None of these are criticisms, at least not in the traditional sense. All of this utter nonsense somehow combines into one of the most fascinatingly brilliant spectacles I've ever seen.

It's as if someone pulled all of the expired food from the fridge and transformed it into a magnificent stew. The only thing that really leaves a sour taste is the strange appropriation of Native American mysticism, where "Native Americans are magic" is the only explanation offered for Jonah Hex's power for bringing the dead back to life, but only while he's touching them. Given that the movie struggles to tell its own story properly, though, it's no surprise that it can't tell someone else's.
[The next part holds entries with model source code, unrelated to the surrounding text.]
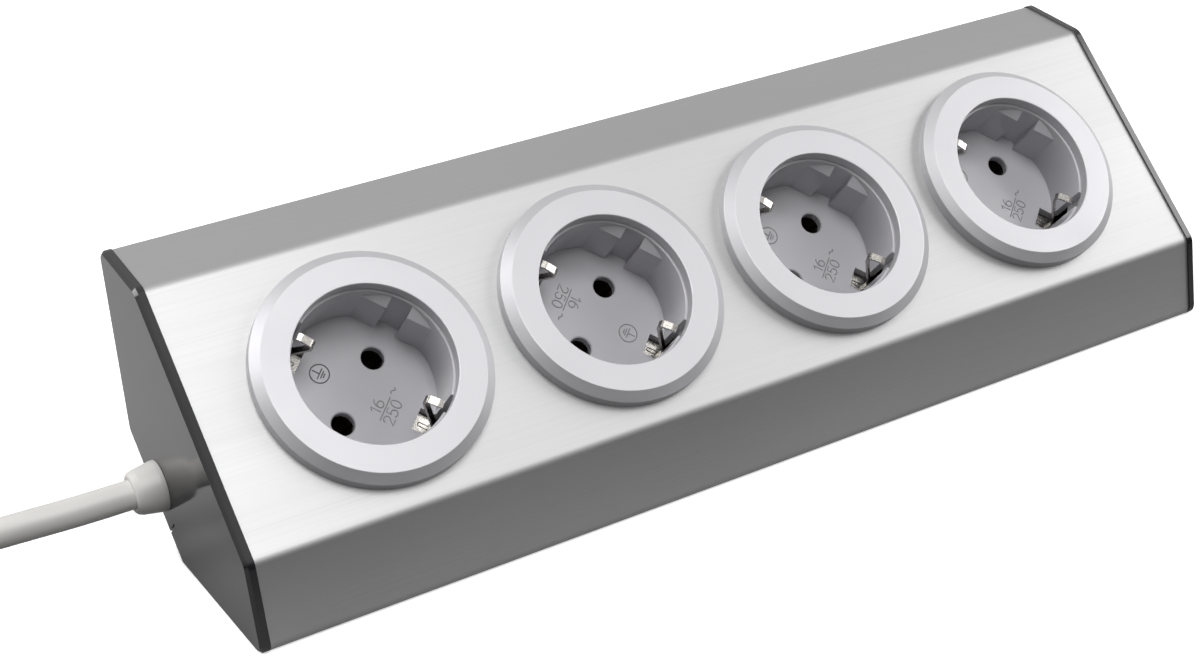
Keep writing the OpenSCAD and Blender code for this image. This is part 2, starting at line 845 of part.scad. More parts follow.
// Contact block under the recess floor, bored for two sleeves, the earth tab and two screws
module contact_block(k) {
    spigot_r = recess_r - fit_gap;
    outline = [
        [0, block_bottom],
        [insert_r, block_bottom],
        [insert_r, skirt_z - fit_gap],
        [spigot_r, skirt_z - fit_gap],
        [spigot_r, floor_under],
        [0, floor_under]
    ];
    radii = [0, 1, 0, 0, 0, 0];
    tab_gap = 2 * fit_gap;
    color(dark_plastic)
        in_socket(k)
            difference() {
                rotate_extrude()
                    polygon(rounded(outline, radii));
                for (side = [-1, 1])
                    translate([side * pin_half, 0, chamber_floor]) {
                        cylinder(h = recess_depth + block_depth, r = chamber_r);
                        translate([0, 0, -block_depth])
                            cylinder(h = block_depth + past, r = stem_r + fit_gap);
                    }
                translate([-strip_w / 2 - tab_gap, -insert_r, floor_under - strip_t - fit_gap])
                    cube([strip_w + 2 * tab_gap, 2 * insert_r, strip_t + past]);
                translate([-tab_w / 2 - tab_gap, -strip_t / 2 - tab_gap, block_bottom - past])
                    cube([tab_w + 2 * tab_gap, strip_t + 2 * tab_gap, block_depth + 2 * past]);
                at_screw_places(floor_under - boss_len - fit_gap)
                    cylinder(h = boss_len + past, r = boss_r + fit_gap);
                at_screw_places(block_bottom - past) {
                    cylinder(h = block_depth, r = small_screw_d / 2 + fit_gap);
                    cylinder(h = past + screw_head_h + 0.5, r = small_head_r + 2 * fit_gap);
                }
            }
}

// Earth bracket: one strip under the floor, lanced at both ends, with a tab to the earth bar
module earth_bracket(k) {
    tab_end = bar_under - rivet_h;
    color(nickel)
        in_socket(k) {
            difference() {
                translate([-strip_w / 2, -foot_end, floor_under - strip_t])
                    cube([strip_w, 2 * foot_end, strip_t]);
                for (side = [0, 180])
                    rotate([0, 0, side])
                        translate([0, 0, strip_z])
                            lance();
            }
            translate([-tab_w / 2, -strip_t / 2, tab_end])
                cube([tab_w, strip_t, strip_z - tab_end]);
        }
}

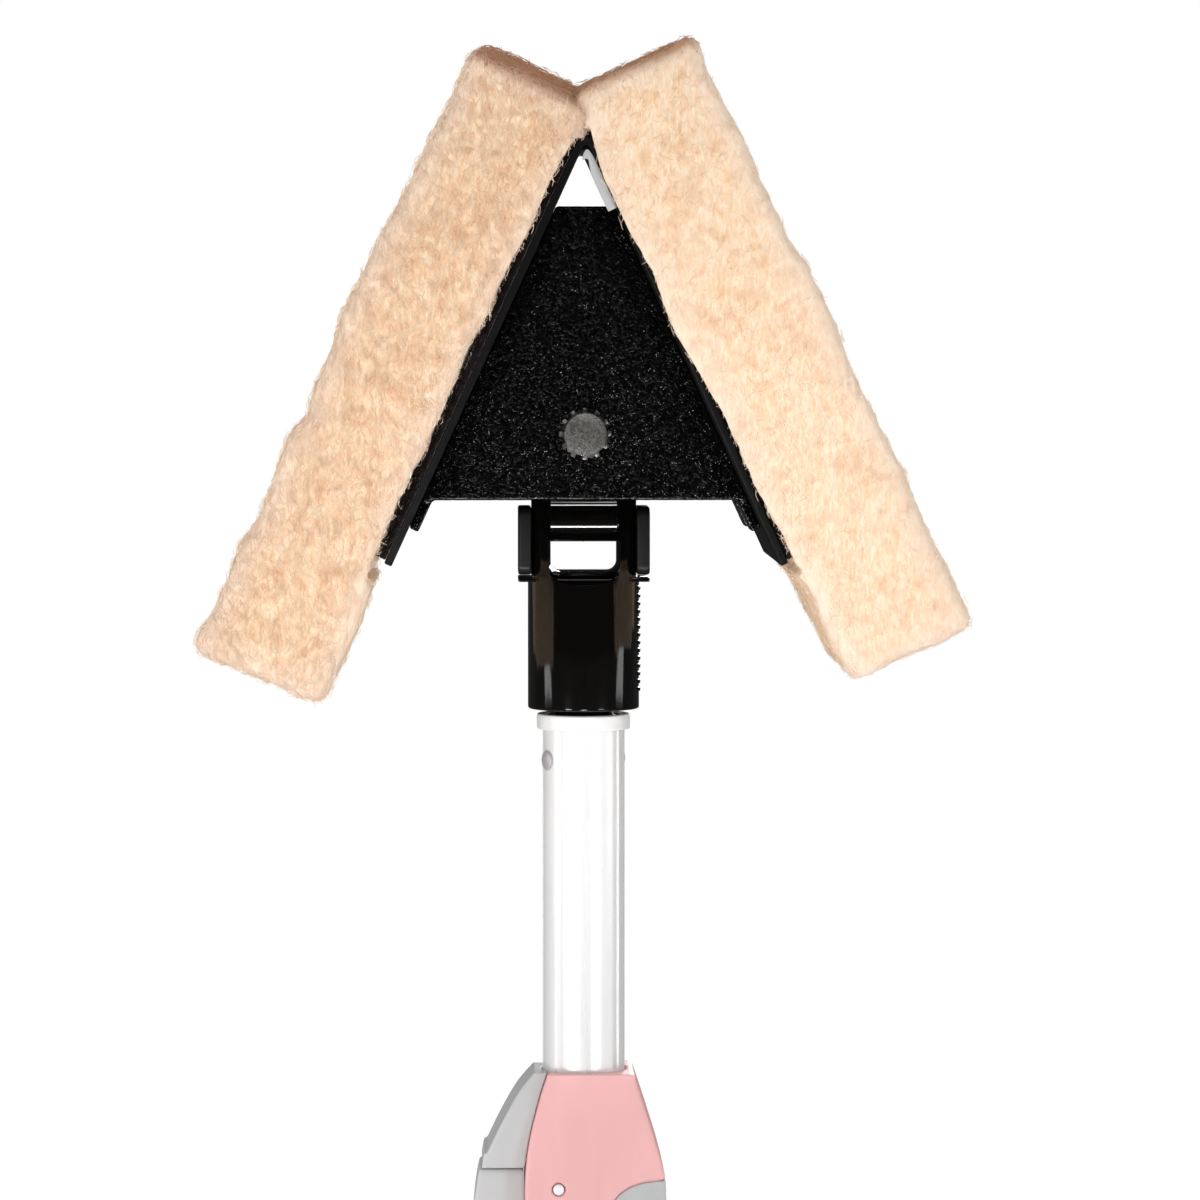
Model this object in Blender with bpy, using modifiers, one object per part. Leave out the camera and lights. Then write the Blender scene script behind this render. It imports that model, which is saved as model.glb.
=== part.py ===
"""Pole sander with a two-pad inside-corner head on a telescopic pole.

Metres, +Z up. The pole's axis is the Z axis and the origin is the centre of the
end cap's underside. X runs across the two pads and Y along the corner that they
sand. The head pitches on a cross pin along X and tips on a bolt along Y, the
upper tube slides in the lower one, and a cam lever on the clamp locks it.
"""

import math

import bmesh
import bpy
from mathutils import Matrix, Vector

# ---------------------------------------------------------------- clearances
GAP = 0.0003
CUT_MARGIN = 0.002
ROUND_SEGMENTS = 32

# ---------------------------------------------------------------------- pole
LOWER_TUBE_RADIUS = 0.0159
LOWER_TUBE_WALL = 0.0015
LOWER_TUBE_BOTTOM = 0.0065
LOWER_TUBE_TOP = 0.3720
UPPER_TUBE_RADIUS = 0.0127
UPPER_TUBE_WALL = 0.0012
UPPER_TUBE_BOTTOM = 0.1400
UPPER_TUBE_TOP = 0.5000
END_CAP_RADIUS = 0.0182
END_CAP_RIM = 0.0062
END_CAP_PLUG_TOP = 0.0280
GRIP_BOTTOM = 0.0100
GRIP_TOP = 0.1680
GRIP_RADIUS = 0.0196
GRIP_COLLAR = 0.0012
BUSH_HEIGHT = 0.0260
BUSH_FOOT = 0.0030
RING_BOTTOM = 0.4954
RING_HEIGHT = 0.0049
RING_RADIUS = 0.0144
TIP_RADIUS = 0.0095
TIP_TOP = 0.5290
TIP_SHANK_BOTTOM = 0.4700
TIP_RIVET_Z = 0.4861
TIP_RIVET_TURN = math.radians(62.0)
TIP_RIVET_RADIUS = 0.0022
TIP_RIVET_HEAD_RADIUS = 0.0031
TIP_RIVET_HEAD_HEIGHT = 0.0010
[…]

Despite the movie being non-stop action, it does still manage to rise to a climax, with Hex's final battle on board Turnbull's ship on the Potomac. Turnbull has the "World Ender" — a big cannon with glowing golden cannonballs. He aims to shoot them at the still-being-erected Washington Monument during the president's centenary speech, which will apparently destroy the United States and allow the South to rise again. This motive and outcome is never questioned by a single soul in the movie, by the way. It is simply fact.

Along the way, Hex kills a manically laughing Burke, brings him back to life, then punches him so hard the corpse turns into ashes. There's also a moment when Hex and Lilah — who doesn't play any role in the story until the final fight — are separately being held down by villains. Lilah squirms for an axe which Turnbull confiscated from Hex then apparently left on the floor, but she ends up nudging it over the edge of the deck.

Not to worry, though. It falls directly into Hex's hand! Was Hex actually right below Lilah? Yes? No? Maybe? It doesn't really matter, because with the ax, he's able to escape from Turnbull and throw the ax at the cannon. The ship explodes, Hex and Lilah jump off, hand in hand. No one else survives the blast. The president and the assembled crowd are fine even though they had just moments earlier been clearly hit by several golden cannonballs. Everyone is safe, and the day is saved. How are Hex and Lilah together when they were explicitly on different floors before? How come no one else escapes? How did the crowd survive the cannon fire? Remember, don't ask questions…

I'm not trying to convince you that Jonah Hex is a good movie. It's not. It's a bad movie. But it's a bad movie built in such a way that it actually becomes a great movie. Ten years on, the magic holds up.